THE SHOP ASSISTANT REACHES BELOW THE COUNTER AND PULLS OUT FOUR CANDLES AND THEN PLACES THEM ON THE COUNTER.

SHOP ASSISTANT
Four Candles.

SCRUFFY MAN
No, Fork 'andles. Handles for Forks.

SHOP ASSISTANT
(Shouting to Margret in the back room)
Margaret! Margaret!

MARGRET
(Long Pause)
Yes?

SHOP ASSISTANT
Do we have any Fork Handles?

MARGRET
(Shouting)
I don't know?

SHOP ASSISTANT
I don't know.

SCRUFFY MAN.
Oh.

SHOP ASSISTANT
(Shouting)
Oh.

THE DOOR BELLS RINGS AS ANOTHER TALL MAN ENTERS, HOLDING A BIRD CAGE WITH A DEAD PARROT LYING ON THE BOTTOM.

TALL MAN
I wish to complain about this parrot what I purchased not half an hour ago from this very boutique.

SHOP ASSISTANT
Mr Humphries, are you free?

MR HUMPHRIES APPEARS FROM NOWHERE.

MR HUMPHRIES
I'm free!

SHOP ASSISTANT
Will you please help this customers parrot, whilst I deal with this gentleman here.

MR. HUMPHRIES
Oh yes, the, uh, the Norwegian Blue...What's,uh...What's wrong with it?

TALL MAN
I'll tell you what's wrong with it, my lad. 'E's dead, that's what's wrong with it!

MR. HUMPHRIES
Oh he is stiff as a board is'nt he?

KEN AND KENNETH APPEAR.

KEN AND KENNETH
Ooh, suit you!

MR. HUMPHRIES
I don't think he is dead, I think he's just resting.

TALL MAN
Look, matey, I know a dead parrot when I see one, and I'm looking at one right now. (Shouting) 'ELLO POLLY!

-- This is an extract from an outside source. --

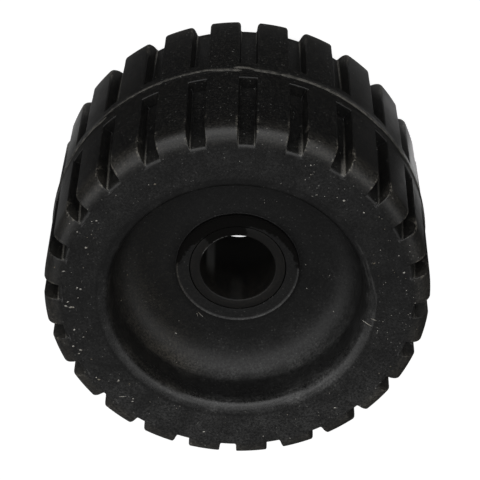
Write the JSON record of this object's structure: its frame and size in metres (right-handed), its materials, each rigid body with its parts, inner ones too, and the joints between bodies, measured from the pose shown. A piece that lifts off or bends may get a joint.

EDWARD APPEARS FROM THE BACKROOM.

EDWARD
Whats going on, whats all this shouting , we'll have no trouble here.

SCRUFFY MAN
Saw tips?

SHOP ASSISTANT
Oh! Edward he asked if he could see my tips!

KEN AND KENNETH
Oh suit you sir!

(Cheesy end credits from Are You Being Served with everyone waving)
END.

Just a thought, but if anyone is good at editing, it could possible work? I'll give it a go myself.

I'd better give up then. :(

But seriously, to address your suggestion that he did it better - what's the 'it' that he did better?

My sketch is a satire on cutbacks in the TV industry. Leevil's sketch (as good as it may be in its own right) is - to borrow an expression from Python - something completely different.

Hey roodeye, I thought you were going to make it so everything the character asked for he got less o, so the cutbacks meant the joke didn't make sense e.g. He gets two candles and so on. What flavour was the soup meant to be? Parrot and coriander?

Quote: The Giggle-o @ October 29 2009, 2:52 PM BST

Hey roodeye, I thought you were going to make it so everything the character asked for he got less o, so the cutbacks meant the joke didn't make sense e.g. He gets two candles and so on. What flavour was the soup meant to be? Parrot and coriander?

That's not a bad idea, actually.

I might make the necessary adjustments. :D

Quote: Roodeye @ October 29 2009, 2:03 PM BST

But seriously, to address your suggestion that he did it better - what's the 'it' that he did better?

A leaf from your own book. I'm sure you'll understand:

Quote: Roodeye @ October 28 2009, 9:23 PM BST

I simply do not have the time to explain why if people can't see what I mean: it's just too complicated.